On climate, leaders are currently seen as those who have an SBTi net-zero target and report publicly against it. This is where we are (WBA found just 13 of the 350 companies are doing just that). After COP28’s focus on food, the leaders will have to show much, much more – by reducing emissions, and that means not just pinning hopes on regenerative agriculture (more on that in 2024, too).

Heading the wrong way

The New York Times recently outed a number of major food and beverage companies for their rising emissions. PepsiCo, McDonald’s, Starbucks, Tyson Foods, JBS and Chipotle Mexican Grill were all struggling, with Mars bucking the trend.

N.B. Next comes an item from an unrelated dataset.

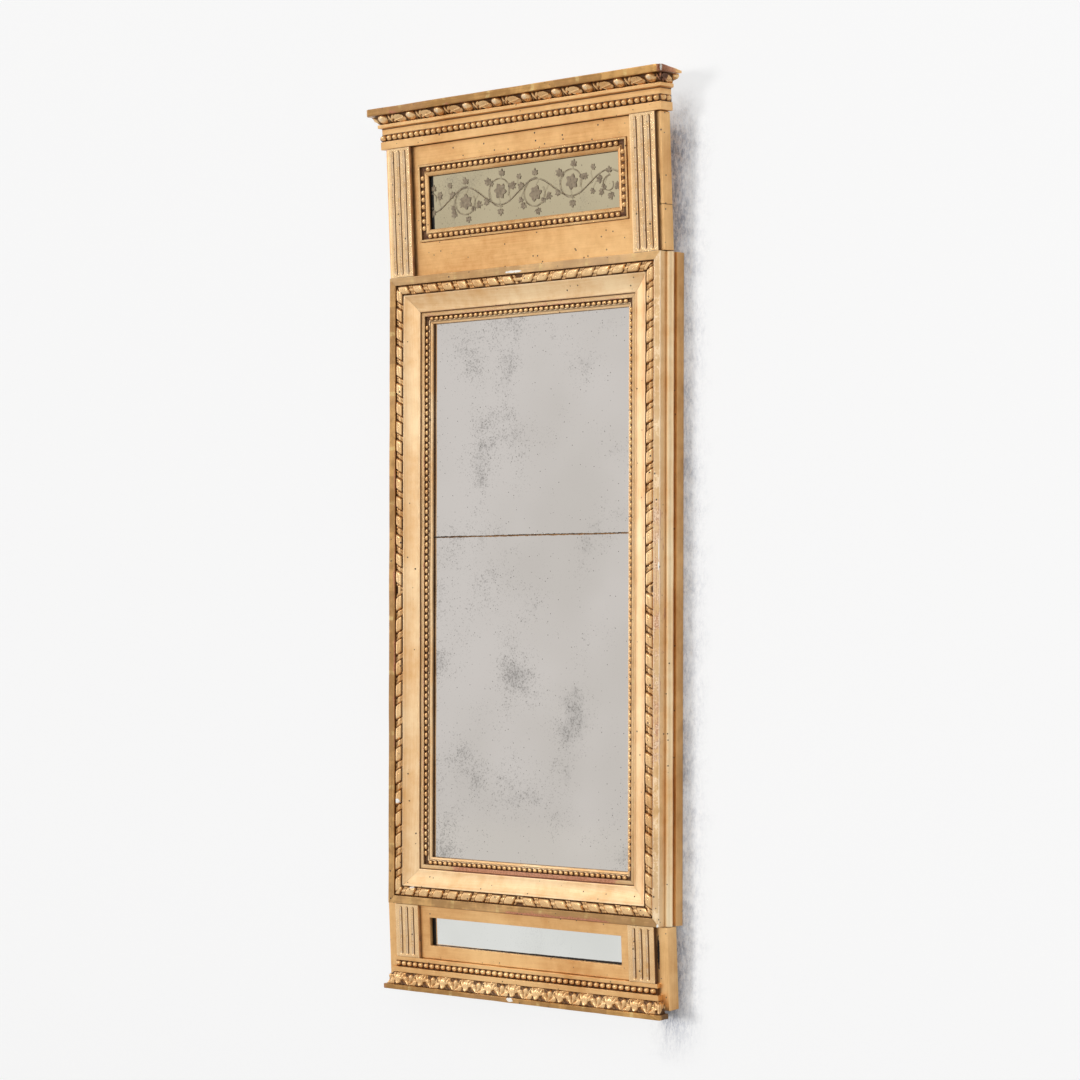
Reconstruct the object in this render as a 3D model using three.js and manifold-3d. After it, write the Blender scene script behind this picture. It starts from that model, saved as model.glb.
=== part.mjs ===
// Pier mirror in a carved and gilt pine frame: two mirror plates one over the
// other, a leaning crest with a small plate and a cornice, a base with a
// narrow plate, and a forged ring behind the crest to hang it from.
//
// Millimetres. X to the right, Y towards the wall, Z up. The wall is y = 0,
// and the origin is the middle of the top rail's rear face, which bears on it.
import * as THREE from 'three';
import { mergeVertices } from 'three/addons/utils/BufferGeometryUtils.js';
import Module from 'manifold-3d';

const wasm = await Module();
wasm.setup();

// ---------------------------------------------------------------- sizes
const FIT = 0.3;              // clearance between pieces that seat on each other

// Main frame, over its outer edges, and from its front fillet to the wall.
const FRAME_W = 489.4;
const FRAME_H = 885;
const FRAME_DEPTH = 40;

// Bands of the main moulding, from its outer edge inwards.
const FILLET_W = 11.1;
const RIBBON_W = 14.8;
const FRIEZE_W = 24.5;
const INNER_FILLET_W = 6.4;
const STRING_W = 6.7;
const LIP_W = 3.8;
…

Experts at Morningstar Sustainalytics recently unpicked the data for six of them (excluding Mars, for which data was not available) and showed all were highly or severely misaligned with a 1.5°C temperature rise scenario. They also calculated an “implied temperature rise” – the amount in degrees Celsius that the planet would warm if every company on earth acted as Morningstar does, including its management procedures to tackle climate change, by 2050. Tyson and PepsiCo actually came out top – but their efforts replicated globally would still see temperatures rise to a disastrous 3.1°C or 3.4°C respectively.

“While many big food companies are making promises about plans to become net zero by 2050, the data reveals that they are far behind,” the analysts said. “They are increasing emissions when they should be reducing them and they could do more to manage their risks. Even PepsiCo, which appears to be setting the benchmark for the industry, has glaring blind spots in its approach and thus faces major transition risks and challenges.”

The findings remind me of the old joke about stopping in a countryside village to ask for directions. “Well, if that’s where you’re going, I wouldn’t start from here,” the punch line goes. But this is where we are. Food is finally on the COP radar and for food companies that is no laughing matter.